We can restate the condition without invoking \(\eta(x) = {\text{Pr}}[Y=1|X=x]\) (which means we must discuss measures and not just properties of \(\ell\), simply by saying it must hold for all \(x\) and all

*scalars*\(\eta \in [0,1]\).

**Proof.** Starting from the previous derivation, and using the various conditions and also Jensen’s inequality, \[
\begin{aligned}
{{\mathcal{R}}_{\text{z}}}(f) - {{\mathcal{R}}_{\text{z}}}(\bar g)
&= {\mathbb{E}}\left(
{\mathbf{1}}[\bar g(X) \neq {\text{sgn}}(f(X))] |2\eta(X) - 1|
\right)
\\
&\leq {\mathbb{E}}\left(
{\mathbf{1}}[f(X)(2\eta(X) - 1) \leq 0] |2\eta(X) - 1|
\right)
\\
&\leq c {\mathbb{E}}\left(
{\mathbf{1}}[f(X)(2\eta(X) - 1) \leq 0]^{1/r} (\phi(0,x) - \inf_\alpha \phi(\alpha,x))^{1/r}
\right)
\\
&\leq c \left({\mathbb{E}}\left(
{\mathbf{1}}[f(X)(2\eta(X) - 1) \leq 0] (\phi(0,x) - \inf_\alpha \phi(\alpha,x))
\right)\right)^{1/r}.
\end{aligned}
\] If we can prove that \(f(x)(2\eta(x) - 1) \leq 0\) implies \(\phi(0,x) \leq \phi(f(x),x)\), then the proof is complete.
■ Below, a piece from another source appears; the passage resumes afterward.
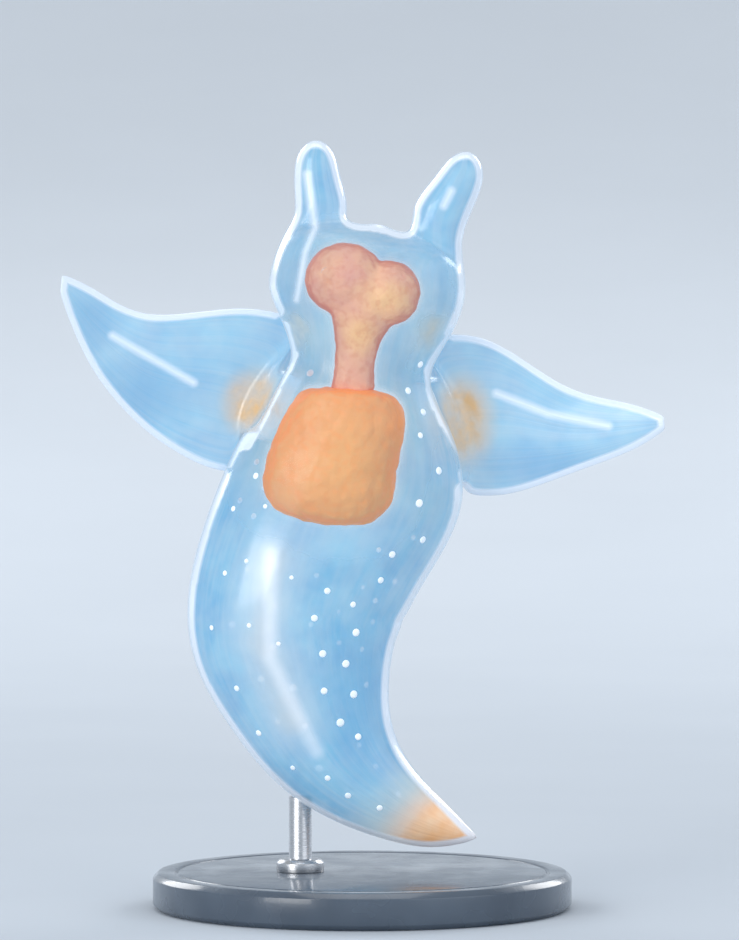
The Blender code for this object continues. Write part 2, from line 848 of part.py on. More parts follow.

To this end, let \(s\in\partial \ell(0)>0\) be arbitrary, and note by two applications of the definition of subgradient that \[
\begin{aligned}
\ell(-\alpha)
&\geq \ell(0) + s(-\alpha - 0),
\\
\ell(\alpha)
&\geq \ell(0) + s(\alpha - 0).
\end{aligned}
\] Respectively scaling these by \(\eta(x)\) and \(1-\eta(x)\) and then summing the result, \[
\begin{aligned}
\phi(\alpha,x)
& = \eta(x) \ell(-\alpha) + (1-\eta(x))\ell(\alpha)
\\
&\geq \eta(x) \ell(0) + (1-\eta(x))\ell(0) + s(-\eta(x)\alpha + (1-\eta(x))\alpha)
\\
&= \phi(0,x) + s\alpha(1-2\eta(X))
\\
&\geq \phi(0,x).
\end{aligned}
\] \({\qquad\square}\)

Bartlett, Peter L., Michael I. Jordan, and Jon D. McAuliffe. 2006. “Convexity, Classification, and Risk Bounds.” *Journal of the American Statistical Association* 101 (473): 138–56.

Zhang, Tong. 2004. “Statistical Behavior and Consistency of Classification Methods Based on Convex Risk Minimization.” *The Annals of Statistics* 32: 56–85.